Recensione L'amore sospetto (2005)

Un film che vorrebbe essere una riflessione sulla crisi di coppia e sul sospetto come elemento perturbatore di una relazione, ma finisce per trasformarsi, suo malgrado, in un Vanilla Sky in versione autoriale e irrisolta.

Il lento sfaldarsi della realtà

E' da uno spunto naturalmente in grado di suscitare curiosità che prende le mosse questo L'amore sospetto, seconda regia dello scrittore Emmanuel Carrere (ispirata a un suo libro) e film vincitore della Quinzane a Cannes: un uomo decide di tagliarsi i baffi per fare una sorpresa alla moglie, ma questa sembra incredibilmente non accorgersi di niente; la donna, sostenuta da tutti i conoscenti della coppia, sostiene anzi che il marito non ha mai portato i baffi in vita sua. Da questo motivo iniziale si dipana un intreccio che assume toni sempre più onirici e inquietanti, e si interroga sui confini della realtà e sulla sua percezione soggettiva da parte dell'individuo. Un'elaborazione che serve anche da base per una riflessione più generale sulla realtà di coppia, sulla crisi e la caduta di fiducia con cui, secondo il regista, ogni coppia a un certo punto della sua vita deve fare i conti.

Il film, piacevolmente paranoico e complessivamente ben diretto (nonostante qualche caduta di ritmo) fornisce una risposta solo a quest'ultima riflessione, lasciando il tema (apparentemente) principale nella nebbia di una voluta mancanza di spiegazioni. La paranoia, il sospetto, l'abbandono, il viaggio e la deriva: bisogna perdersi (in tutti i sensi) per potersi recuperare, sembra dirci Carrere, e poco importa il come ci si arrivi. In questo senso, il "flirt con la follia" (parole della critica francese) alla base del film rappresenta solo un pretesto per una storia d'amore atipica, la cui risoluzione dipende appunto dalla capacità dei protagonisti di adattarsi alla nuova situazione, di ritrovare un impensabile equilibrio nel caos di un universo mutato. Il problema è che, per come il film si dipana, non sembra questo il motivo volto a far presa sullo spettatore: la sottile e crescente angoscia accumulata nel corso della storia, l'ossessiva ricerca, da parte del protagonista, di una spiegazione a quanto gli sta accadendo, lasciano presagire un climax che avrebbe come logico sbocco una qualche risoluzione dell'enigma che è alla base del film. In questo senso, c'è uno scarto abbastanza netto tra ciò che la pellicola vorrebbe essere (una riflessione sull'instabilità della coppia e sul sospetto come suo elemento perturbatore) e quello che suo malgrado finisce per essere (un viaggio onirico, e irrisolto, in una realtà che progressivamente si sfalda).

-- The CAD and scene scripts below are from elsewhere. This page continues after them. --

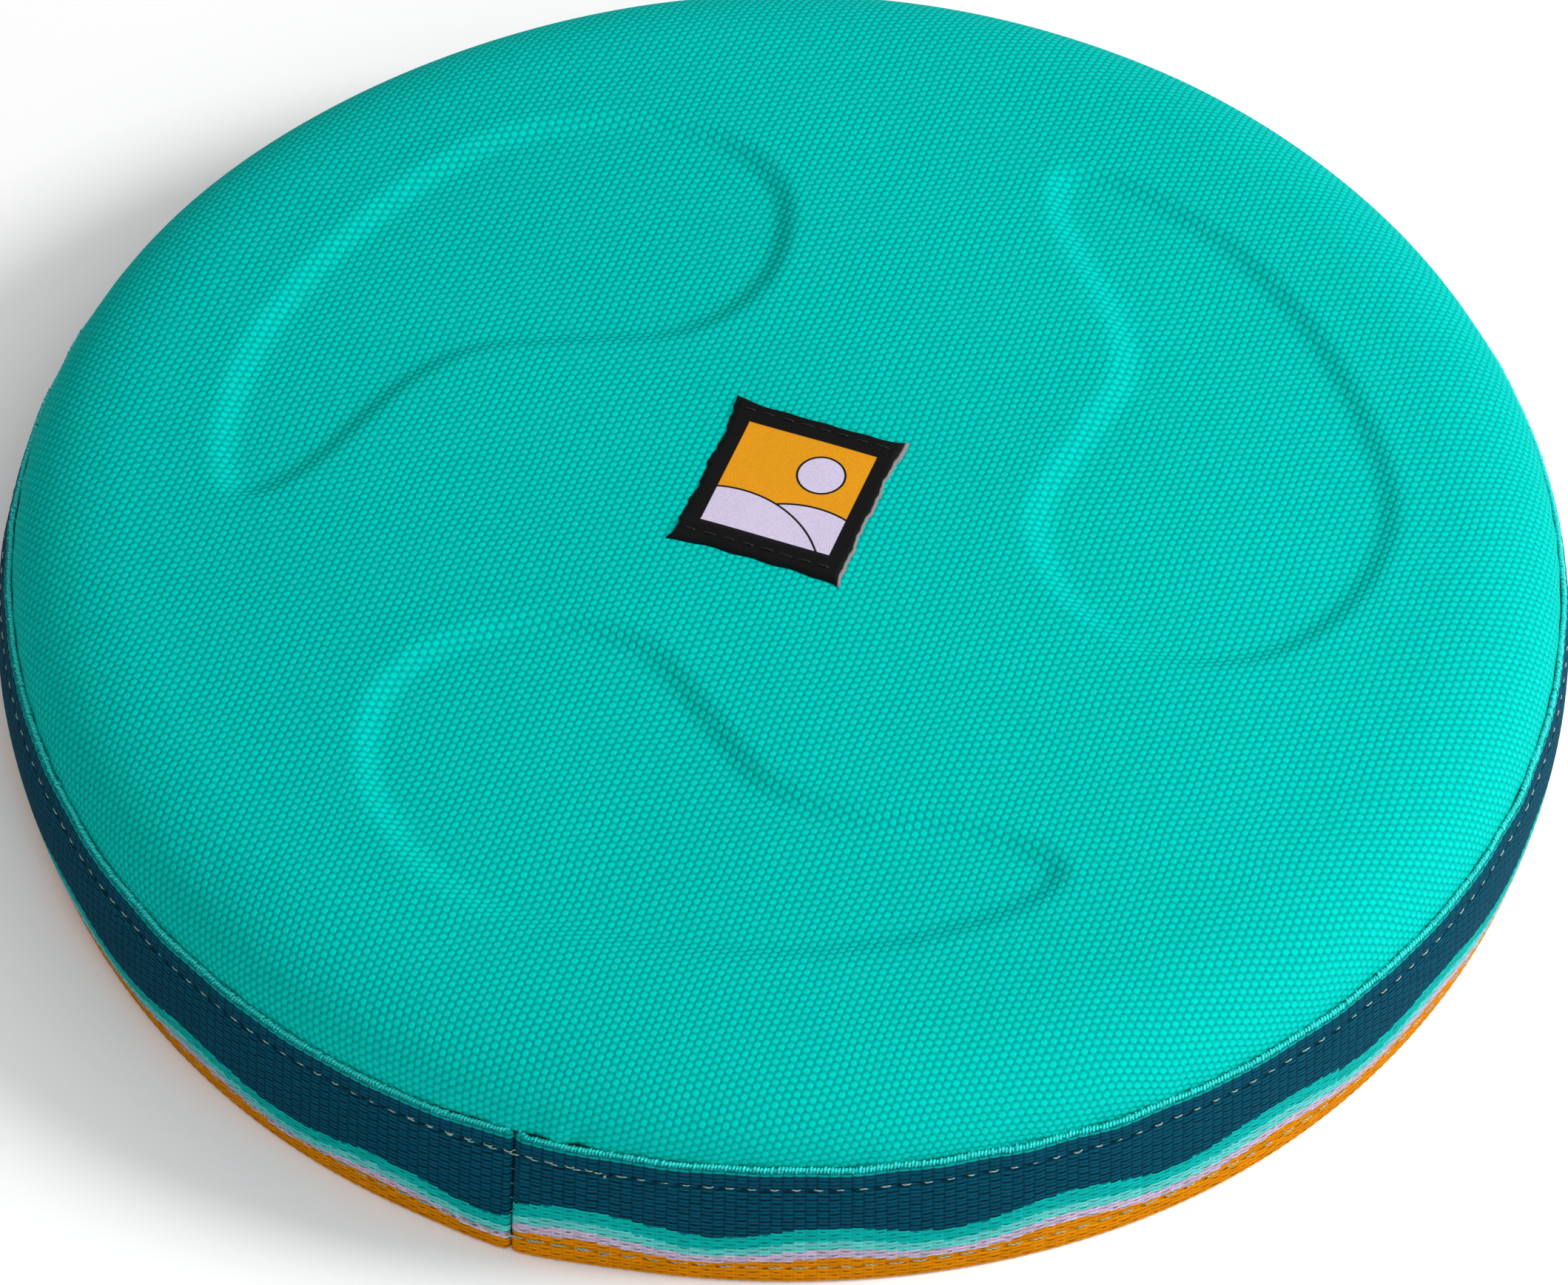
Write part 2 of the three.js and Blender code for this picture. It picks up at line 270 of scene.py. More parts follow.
def cap_section(inset, crown_count, shoulder_count, wall_count, bottom):
    """(r, z) points of a layer lying inset below the cover's face, from the axis out and down the wall."""
    start_r = SHOULDER_START - inset
    start = np.array([start_r, crown_z(start_r) - inset])
    end = np.array([wall_radius(SEAM_Z) - HEM_INSET - inset, SEAM_Z - 0.16 * inset])
    slope = CROWN_CURVATURE * start_r
    out, up = SHOULDER_OUT - 0.5 * inset, SHOULDER_UP - 0.65 * inset
    r = np.linspace(0, start_r, crown_count)[:-1]
    crown = np.stack([r, crown_z(r) - inset], 1)
    bulge = [SHOULDER_BULGE * (1 - inset / LINING_INSET), up]
    shoulder = bezier(start, start + [out, -out * slope], end + bulge, end, shoulder_count)
    wall_z = np.linspace(TURNED_HEM + 1, bottom, wall_count)
    wall = np.stack([wall_radius(wall_z) - SKIRT_INSET - inset, wall_z], 1)
    return np.concatenate([crown, shoulder, wall])


def closed_spline(corners, per_span=8):
    """Catmull-Rom curve through the corners of a closed outline."""
    p1 = np.asarray(corners, float)
    p0, p2, p3 = np.roll(p1, 1, 0), np.roll(p1, -1, 0), np.roll(p1, -2, 0)
    t = np.arange(per_span)[None, :, None] / per_span
    a, b, c, d = (q[:, None, :] for q in (p0, p1, p2, p3))
    curve = 0.5 * (
        2 * b + (c - a) * t + (2 * a - 5 * b + 4 * c - d) * t**2 + (3 * b - a - 3 * c + d) * t**3
    )
    return curve.reshape(-1, 2)


def depth_inside(outline, points):
    """Distance of each point to a closed outline, positive inside."""
    nearest = np.full(len(points), np.inf)
    inside = np.zeros(len(points), bool)
    x, y = points[:, 0], points[:, 1]
    for a, b in zip(outline, np.roll(outline, -1, 0)):
        d = b - a
        t = np.clip(((x - a[0]) * d[0] + (y - a[1]) * d[1]) / (d @ d), 0, 1)
        nearest = np.minimum(nearest, np.hypot(x - a[0] - t * d[0], y - a[1] - t * d[1]))
        if a[1] != b[1]:
            inside ^= ((a[1] > y) != (b[1] > y)) & (x < a[0] + d[0] * (y - a[1]) / d[1])
    return np.where(inside, nearest, -nearest)


def recess_at(points):
    """How far the dome is pressed in at each (x, y)."""
    outline = closed_spline(RECESS_OUTLINE)
    deepest = np.full(len(points), -np.inf)
    for k in range(RECESS_COUNT):
        turn = 2 * math.pi * k / RECESS_COUNT
        spin = np.array([[math.cos(turn), math.sin(turn)], [-math.sin(turn), math.cos(turn)]])
        place = outline @ spin * RECESS_SCALE + RECESS_CENTRE
        deepest = np.maximum(deepest, depth_inside(place, points))
    half = RECESS_SOFT_EDGE / 2
    return RECESS_DEPTH * smoothstep(-half, half, deepest)


def revolve(section, spokes):
    """Grid of points, spokes x section, and each point's angle."""
    angle = np.linspace(0, 2 * math.pi, spokes, endpoint=False)
    r, z = section[:, 0][None, :], section[:, 1][None, :]
    x, y = r * np.cos(angle)[:, None], r * np.sin(angle)[:, None]
    return np.stack(np.broadcast_arrays(x, y, z), -1), angle


def fold_press(angle):
    """1 behind the webbing's folded ends, fading to 0 beyond them."""
    away = np.abs((angle - JOINT_ANGLE + math.pi) % (2 * math.pi) - math.pi) * RIM_TOP_RADIUS
    return 1 - smoothstep(FOLD_LENGTH - 1, FOLD_LENGTH + 5, away)


def cloth_coordinates(points):
    """Where each point lies on the flat cloth: along the section from the axis, at the same angle."""
    steps = np.linalg.norm(np.diff(points[0], axis=0), axis=1)
    arc = np.concatenate([[0], np.cumsum(steps)])
    r = np.hypot(points[..., 0], points[..., 1])
    scale = np.where(r > 1e-6, arc[None, :] / np.maximum(r, 1e-6), 1.0)
    return np.stack([points[..., 0] * scale, points[..., 1] * scale, np.zeros_like(r)], -1)


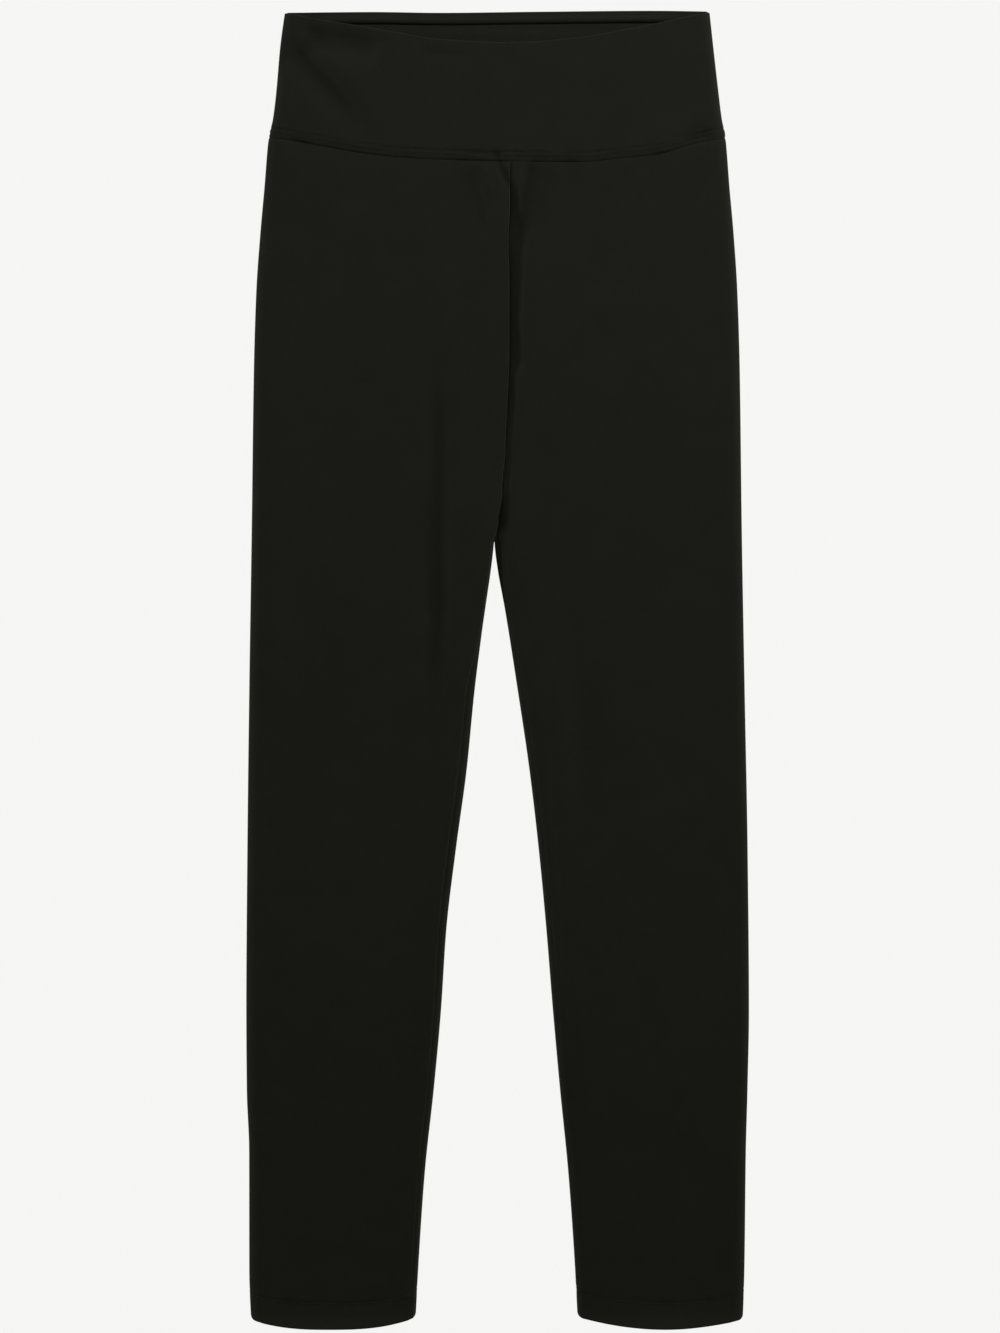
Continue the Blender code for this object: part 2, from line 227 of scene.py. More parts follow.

I due protagonisti Vincent Lindon ed Emmanuelle Devos forniscono comunque prove convincenti e credibili: soprattutto il primo è perfetto nel rendere un personaggio che progressivamente perde qualsiasi punto di riferimento, mentale e persino fisico (il mancato ritrovamento della casa dei genitori). Il concerto per violino di Philip Glass, tema portante che accompagna tutta la narrazione, svolge un ruolo fondamentale nella costruzione dell'atmosfera del film, con i suoi toni ipnotici ed evocativi: un caso di perfetta identità di clima emotivo tra una composizione preesistente e un'opera cinematografica che con essa si completa. E' un peccato quindi, alla luce delle potenzialità che il film presentava e dei suoi indubbi pregi, che il regista si sia dimostrato così indeciso sulla strada da prendere, finendo per lasciare solo sulla carta le intenzioni proclamate: allo stato attuale, sembra di assistere a un Vanilla Sky in versione autoriale e irrisolta. Interessante quanto evanescente.